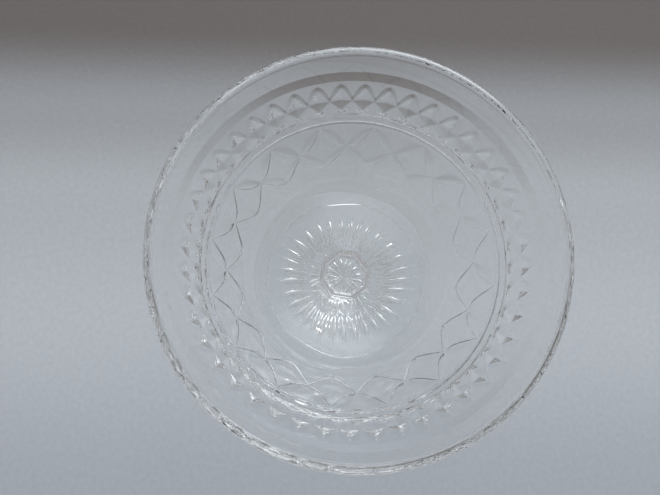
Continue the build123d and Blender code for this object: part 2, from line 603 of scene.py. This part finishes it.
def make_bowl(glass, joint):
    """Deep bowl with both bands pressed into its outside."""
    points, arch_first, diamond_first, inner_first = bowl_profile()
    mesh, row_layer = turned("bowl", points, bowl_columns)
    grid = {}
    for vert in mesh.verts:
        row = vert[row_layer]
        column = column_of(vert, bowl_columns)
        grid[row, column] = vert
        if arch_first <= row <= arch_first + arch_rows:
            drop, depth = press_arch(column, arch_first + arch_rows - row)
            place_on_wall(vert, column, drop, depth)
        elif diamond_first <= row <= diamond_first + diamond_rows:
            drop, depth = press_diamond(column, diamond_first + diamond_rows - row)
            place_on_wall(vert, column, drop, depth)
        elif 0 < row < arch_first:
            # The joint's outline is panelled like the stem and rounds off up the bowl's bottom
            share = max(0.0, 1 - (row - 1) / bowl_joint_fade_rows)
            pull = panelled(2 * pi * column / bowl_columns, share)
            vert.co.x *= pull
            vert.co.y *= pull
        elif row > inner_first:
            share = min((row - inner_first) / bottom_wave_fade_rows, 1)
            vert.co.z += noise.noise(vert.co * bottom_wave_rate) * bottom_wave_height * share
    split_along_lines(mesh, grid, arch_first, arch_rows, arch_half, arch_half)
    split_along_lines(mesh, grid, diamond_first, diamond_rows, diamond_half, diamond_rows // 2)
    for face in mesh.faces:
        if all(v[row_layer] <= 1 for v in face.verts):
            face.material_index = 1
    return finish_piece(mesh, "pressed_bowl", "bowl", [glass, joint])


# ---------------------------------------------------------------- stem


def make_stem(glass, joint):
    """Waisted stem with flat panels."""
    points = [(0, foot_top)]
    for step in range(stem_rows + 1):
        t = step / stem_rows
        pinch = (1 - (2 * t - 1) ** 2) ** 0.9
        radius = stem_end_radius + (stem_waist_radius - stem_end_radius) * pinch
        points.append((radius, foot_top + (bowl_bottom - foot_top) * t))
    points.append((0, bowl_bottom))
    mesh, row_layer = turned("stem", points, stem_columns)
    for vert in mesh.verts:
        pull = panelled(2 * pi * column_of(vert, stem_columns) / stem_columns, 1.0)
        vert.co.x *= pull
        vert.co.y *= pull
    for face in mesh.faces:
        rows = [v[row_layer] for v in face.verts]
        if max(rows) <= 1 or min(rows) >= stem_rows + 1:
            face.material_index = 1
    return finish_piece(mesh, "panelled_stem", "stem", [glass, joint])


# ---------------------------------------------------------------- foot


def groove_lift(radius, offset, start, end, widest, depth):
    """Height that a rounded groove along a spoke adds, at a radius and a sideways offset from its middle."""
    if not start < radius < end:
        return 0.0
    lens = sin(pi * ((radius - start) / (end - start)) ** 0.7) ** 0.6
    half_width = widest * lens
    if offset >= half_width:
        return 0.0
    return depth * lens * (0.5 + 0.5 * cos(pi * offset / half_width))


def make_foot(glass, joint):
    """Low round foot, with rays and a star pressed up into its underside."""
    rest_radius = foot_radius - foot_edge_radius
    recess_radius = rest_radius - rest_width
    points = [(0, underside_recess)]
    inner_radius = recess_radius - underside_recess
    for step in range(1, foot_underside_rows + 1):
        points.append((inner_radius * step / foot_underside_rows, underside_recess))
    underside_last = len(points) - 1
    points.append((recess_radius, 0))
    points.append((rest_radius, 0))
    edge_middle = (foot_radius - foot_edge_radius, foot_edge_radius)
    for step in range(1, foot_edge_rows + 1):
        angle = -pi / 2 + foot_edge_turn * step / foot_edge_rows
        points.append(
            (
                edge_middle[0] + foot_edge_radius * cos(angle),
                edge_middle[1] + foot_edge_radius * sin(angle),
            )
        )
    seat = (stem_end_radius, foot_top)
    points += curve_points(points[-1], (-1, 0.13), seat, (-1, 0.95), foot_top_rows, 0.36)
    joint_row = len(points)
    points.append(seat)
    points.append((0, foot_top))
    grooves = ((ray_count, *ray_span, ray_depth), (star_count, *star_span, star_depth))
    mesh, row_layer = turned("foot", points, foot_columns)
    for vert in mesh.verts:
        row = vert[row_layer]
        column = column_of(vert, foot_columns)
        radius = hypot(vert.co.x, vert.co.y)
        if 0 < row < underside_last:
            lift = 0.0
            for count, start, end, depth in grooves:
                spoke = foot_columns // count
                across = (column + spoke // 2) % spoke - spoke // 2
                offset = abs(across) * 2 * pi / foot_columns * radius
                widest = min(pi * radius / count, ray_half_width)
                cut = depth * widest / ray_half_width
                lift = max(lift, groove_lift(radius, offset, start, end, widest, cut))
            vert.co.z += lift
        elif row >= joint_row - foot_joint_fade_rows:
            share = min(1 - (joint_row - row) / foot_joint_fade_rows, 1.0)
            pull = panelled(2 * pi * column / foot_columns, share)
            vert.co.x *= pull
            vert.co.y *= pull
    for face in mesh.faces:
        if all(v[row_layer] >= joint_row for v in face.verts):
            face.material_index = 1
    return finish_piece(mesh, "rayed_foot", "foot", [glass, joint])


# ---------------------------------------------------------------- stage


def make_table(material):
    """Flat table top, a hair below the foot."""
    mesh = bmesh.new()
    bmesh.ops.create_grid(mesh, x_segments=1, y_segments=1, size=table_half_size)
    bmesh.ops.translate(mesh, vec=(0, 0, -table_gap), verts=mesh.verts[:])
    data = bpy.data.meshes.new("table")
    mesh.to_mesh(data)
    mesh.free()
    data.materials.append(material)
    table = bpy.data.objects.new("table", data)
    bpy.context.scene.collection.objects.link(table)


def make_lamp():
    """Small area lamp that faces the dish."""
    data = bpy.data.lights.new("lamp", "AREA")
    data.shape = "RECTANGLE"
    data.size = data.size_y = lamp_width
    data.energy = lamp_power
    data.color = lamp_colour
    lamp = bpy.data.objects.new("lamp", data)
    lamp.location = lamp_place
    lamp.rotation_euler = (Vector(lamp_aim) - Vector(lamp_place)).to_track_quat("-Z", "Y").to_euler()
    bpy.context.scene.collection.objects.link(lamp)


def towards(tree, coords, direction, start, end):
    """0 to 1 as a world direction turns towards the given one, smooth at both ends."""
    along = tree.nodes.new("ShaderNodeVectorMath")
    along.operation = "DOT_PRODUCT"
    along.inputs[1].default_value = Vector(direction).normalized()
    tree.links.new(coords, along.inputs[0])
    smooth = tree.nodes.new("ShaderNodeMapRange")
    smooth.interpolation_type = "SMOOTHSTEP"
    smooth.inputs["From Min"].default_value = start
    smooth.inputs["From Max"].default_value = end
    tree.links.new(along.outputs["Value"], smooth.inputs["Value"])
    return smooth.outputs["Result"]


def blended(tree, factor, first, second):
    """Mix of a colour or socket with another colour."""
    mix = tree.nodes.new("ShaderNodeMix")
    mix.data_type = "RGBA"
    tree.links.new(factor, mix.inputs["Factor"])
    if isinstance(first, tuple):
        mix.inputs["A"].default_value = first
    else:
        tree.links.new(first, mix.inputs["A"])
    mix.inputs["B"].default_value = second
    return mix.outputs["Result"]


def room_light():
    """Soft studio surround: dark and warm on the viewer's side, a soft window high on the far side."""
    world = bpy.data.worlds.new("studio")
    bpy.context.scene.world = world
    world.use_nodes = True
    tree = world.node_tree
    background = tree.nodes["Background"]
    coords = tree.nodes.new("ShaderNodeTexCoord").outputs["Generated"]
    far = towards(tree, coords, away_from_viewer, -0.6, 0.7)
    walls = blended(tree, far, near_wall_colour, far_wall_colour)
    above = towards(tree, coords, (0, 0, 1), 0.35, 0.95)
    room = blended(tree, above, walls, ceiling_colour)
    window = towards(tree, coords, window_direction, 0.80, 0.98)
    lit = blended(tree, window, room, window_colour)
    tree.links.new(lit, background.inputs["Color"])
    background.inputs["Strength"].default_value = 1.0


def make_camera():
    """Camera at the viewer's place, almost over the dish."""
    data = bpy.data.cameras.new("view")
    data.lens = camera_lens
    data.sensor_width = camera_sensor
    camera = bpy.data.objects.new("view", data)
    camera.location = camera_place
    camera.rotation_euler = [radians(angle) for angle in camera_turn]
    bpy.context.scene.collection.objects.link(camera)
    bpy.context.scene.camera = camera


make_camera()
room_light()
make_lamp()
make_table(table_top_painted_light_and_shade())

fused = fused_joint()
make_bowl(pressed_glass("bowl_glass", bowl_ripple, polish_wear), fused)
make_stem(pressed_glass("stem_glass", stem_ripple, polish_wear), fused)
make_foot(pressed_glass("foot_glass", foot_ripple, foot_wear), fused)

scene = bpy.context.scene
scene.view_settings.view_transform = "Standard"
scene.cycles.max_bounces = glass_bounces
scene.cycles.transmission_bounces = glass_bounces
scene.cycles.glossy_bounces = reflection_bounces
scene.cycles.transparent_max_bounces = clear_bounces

_____

:: EXERCISE GOAL ::
Reply with one number only: how many lines of the listing hold "scene"?

:: EXERCISE RESULT ::
12